The UCI's recently elected president, Irishman Pat McQuaid, said last week that he supported an independent enquiry into the affair.

Previously unconnected with cycling, Vrijman is familiar with the potentially murky terrain he has to cover. Before becoming one of the Netherland's most well-known sports lawyers he was a director in the Dutch national anti-doping agency.

Armstrong has ferociously denied the allegations, denouncing the affair as a "witch-hunt" and "persecution" and questioning the ethics of the way in which the newspaper managed to identify his urine samples from the 1999 Tour.

The UCI took the opportunity provided by launching its own investigation to criticise another enquiry into the same case soon to be started by the World Anti-Doping Agency.

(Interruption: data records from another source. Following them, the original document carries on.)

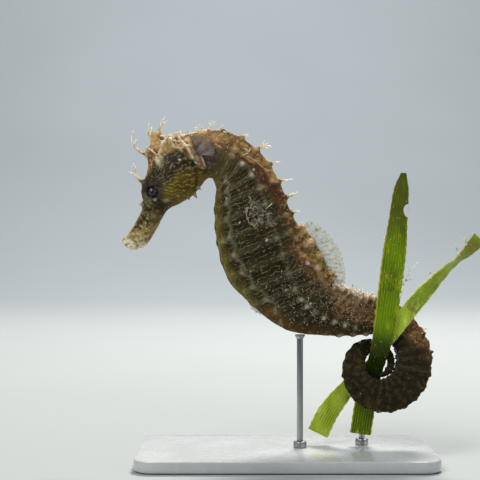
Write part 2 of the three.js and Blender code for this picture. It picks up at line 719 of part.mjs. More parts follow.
function addStand() {
  const outline = new THREE.Shape();
  const halfLength = BASE_LENGTH / 2;
  const halfWidth = BASE_WIDTH / 2;
  const inLength = halfLength - BASE_CORNER;
  const inWidth = halfWidth - BASE_CORNER;
  outline.absarc(inLength, inWidth, BASE_CORNER, 0, Math.PI / 2);
  outline.absarc(-inLength, inWidth, BASE_CORNER, Math.PI / 2, Math.PI);
  outline.absarc(-inLength, -inWidth, BASE_CORNER, Math.PI, 1.5 * Math.PI);
  outline.absarc(inLength, -inWidth, BASE_CORNER, 1.5 * Math.PI, 2 * Math.PI);
  const solidPlate = { depth: BASE_THICKNESS, bevelEnabled: false, curveSegments: 6 };
  const plate = new THREE.ExtrudeGeometry(outline, solidPlate);
  addMesh('stand_base', toSolid(plate), finishes.base);
  addMesh('stand_rod_body', rod(BODY_ROD.x, BODY_ROD.y, BODY_ROD.top, BODY_ROD.radius), finishes.rod);
  const foot = UPRIGHT_BLADE[0];
  const bladeBack = smoothValue(BLADE_LEAN, 1, foot[2]) + BLADE_THICKNESS / 2;
  const rodSide = bladeBack + CUT_GAP + PERCH_ROD.radius;
  addMesh('stand_rod_perch', rod(PERCH_ROD.x, rodSide, PERCH_ROD.top, PERCH_ROD.radius), finishes.rod);
}

addMouth();
addHead();
addCoronet();
addNeckAndTrunk();
addFins();
addTail();
addPerch();
addStand();

export default group;
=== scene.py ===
# A long-snouted seahorse, life size, holding on to a cut length of seagrass, on a display stand.
# The animal faces -X and its left side faces -Y. Sizes are given in millimetres and placed in metres.
import math

import bpy
import numpy as np
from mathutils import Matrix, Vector, noise


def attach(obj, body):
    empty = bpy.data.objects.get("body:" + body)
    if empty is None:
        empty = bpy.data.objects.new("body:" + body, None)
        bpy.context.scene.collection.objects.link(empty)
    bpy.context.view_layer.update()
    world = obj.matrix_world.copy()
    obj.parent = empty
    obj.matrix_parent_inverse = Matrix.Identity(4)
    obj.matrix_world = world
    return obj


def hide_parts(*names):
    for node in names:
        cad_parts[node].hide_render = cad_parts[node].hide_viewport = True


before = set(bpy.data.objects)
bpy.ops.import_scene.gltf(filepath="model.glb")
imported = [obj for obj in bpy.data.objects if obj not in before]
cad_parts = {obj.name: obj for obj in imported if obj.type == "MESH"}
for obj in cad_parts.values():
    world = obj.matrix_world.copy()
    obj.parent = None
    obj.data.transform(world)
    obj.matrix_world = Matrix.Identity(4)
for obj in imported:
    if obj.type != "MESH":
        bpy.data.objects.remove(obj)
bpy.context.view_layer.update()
bpy.ops.object.select_all(action="DESELECT")


# ---- Skin -----------------------------------------------------------------------------------
# One skin covers the whole animal from the lips to the tip of the tail. It is thin and leathery,
# stretched over rings of bony plates, with a knob wherever a ring crosses one of the long ridges.
# It is wrapped on as a sleeve, row by row, then lifted into knobs, spines, folds and the crown.

MM = 0.001

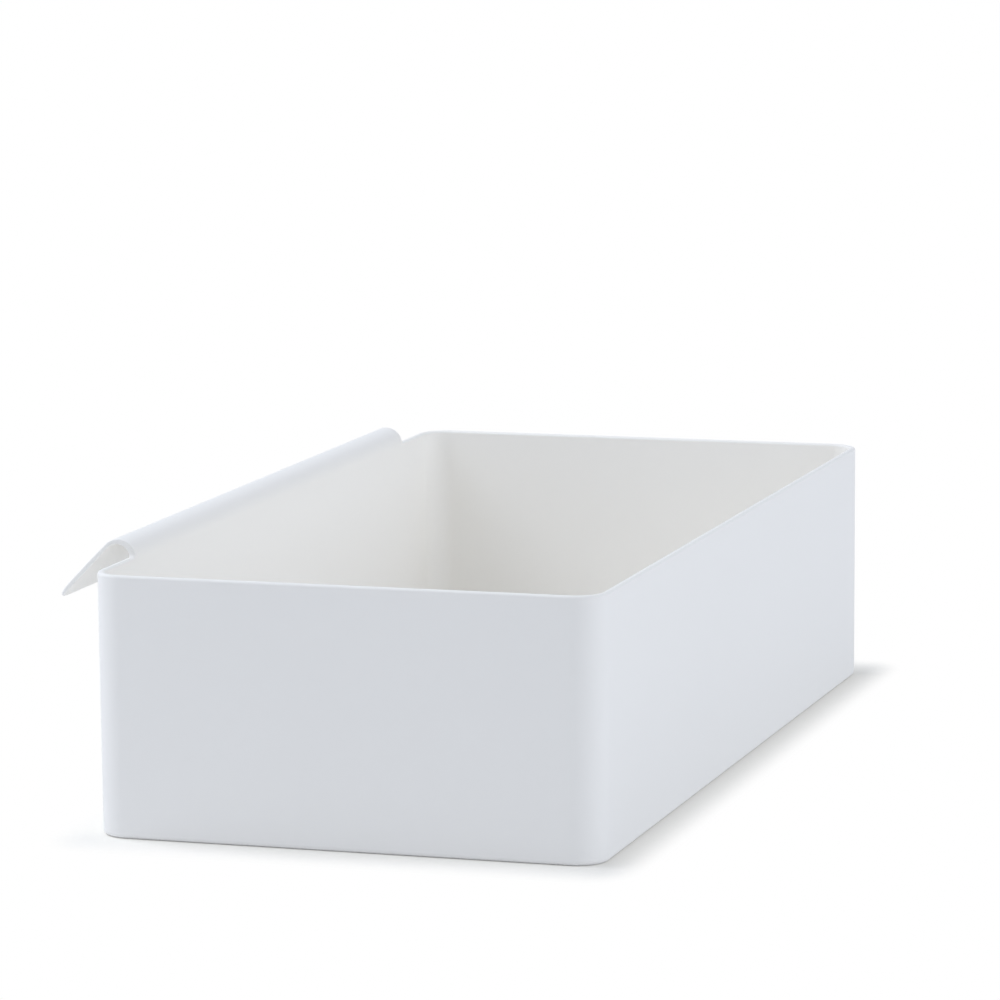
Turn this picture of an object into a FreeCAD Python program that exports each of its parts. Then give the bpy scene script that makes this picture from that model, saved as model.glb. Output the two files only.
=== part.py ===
import FreeCAD, Part

# Desk organizer tray with a hanging lip: an open moulded box, and a lip on the rim of one long wall.
# The lip goes on upwards from the wall, bends over outwards and slants down, so that the tray can
# hang by it on a rail.
#
# Frame: origin at the middle of the underside, +X along the tray, +Y towards the wall that carries
# the lip, +Z up. Lengths are in millimetres and angles in degrees.

import math
import os

import Sketcher
from FreeCAD import Placement, Rotation, Vector

# Every driving size: its name in the sheet, its value and what it measures.
SIZES = (
    ("tray_length", 318.0, "outside length at the rim"),
    ("tray_width", 157.0, "outside width at the rim"),
    ("tray_height", 79.0, "underside to rim"),
    ("corner_radius", 9.75, "outside radius of the upright corners at the rim"),
    ("draft_inset", 0.25, "how far each wall leans in from rim to underside, to leave its mould"),
    ("wall_thickness", 2.0, "wall at the rim"),
    ("floor_thickness", 2.2, "floor"),
    ("underside_radius", 1.5, "outside rounding between walls and underside"),
    ("floor_radius", 3.0, "inside rounding between walls and floor"),
    ("rim_rounding", 0.85, "rounding of both rim edges"),
    ("end_rounding", 0.4, "rounding of the lip's end edges"),
    ("lip_length", 251.0, "lip along the wall"),
    ("lip_reach", 23.5, "wall's outer face to the lip's tip, level"),
    ("bend_radius", 5.7, "outside radius of the bend"),
    ("bend_drop", 0.6, "how far below the rim the bend starts"),
    ("lip_thickness", 1.2, "lip where the bend ends and the flap starts"),
    ("tip_thickness", 1.2, "lip at its rounded tip"),
    ("flap_slope", 45.9, "slant of the flap's underside below level"),
    ("flap_bow_radius", 290.0, "slight outward bow of the flap's upper side"),
    ("root_depth", 1.5, "how deep the lip's root sits in the rim"),
    ("root_overhang", 1.2, "how far the root runs past each end of the lip"),
    ("root_fillet", 0.8, "fillet between the rim and each end of the lip"),
    ("overcut", 1.0, "how far each cut runs past the faces that it goes through"),
)

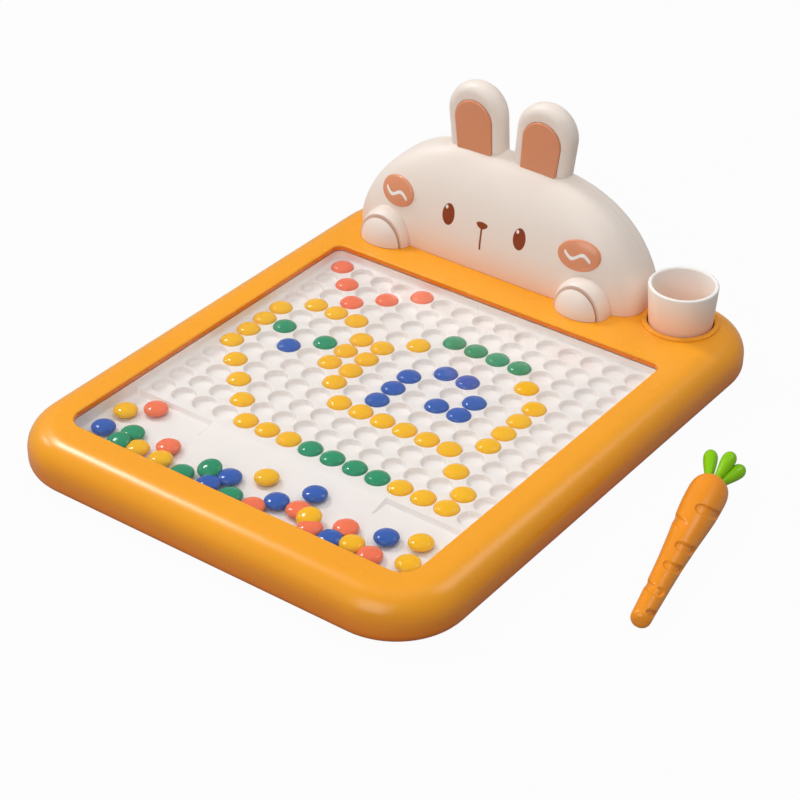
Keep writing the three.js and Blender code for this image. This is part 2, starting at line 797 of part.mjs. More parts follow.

The UCI said it feared "the Wada enquiry would be based on aspects out of its competence" - without specifying what those aspects were.

The two institutions have been at loggerheads ever since Wada's president, Dick Pound, accused the recently retired UCI chief, Hein Verbruggen, of being partly responsible for the leaks to L'Equipe which sparked the Armstrong affair.

"There's [Wada president] Dick Pound on one side, [UCI president] Hein Verbruggen on the other, and Lance is stuck in the middle," his former team manager Johan Bruyneel said a few weeks ago.

The creation of parallel enquiries could be seen as a prolongation of this conflict.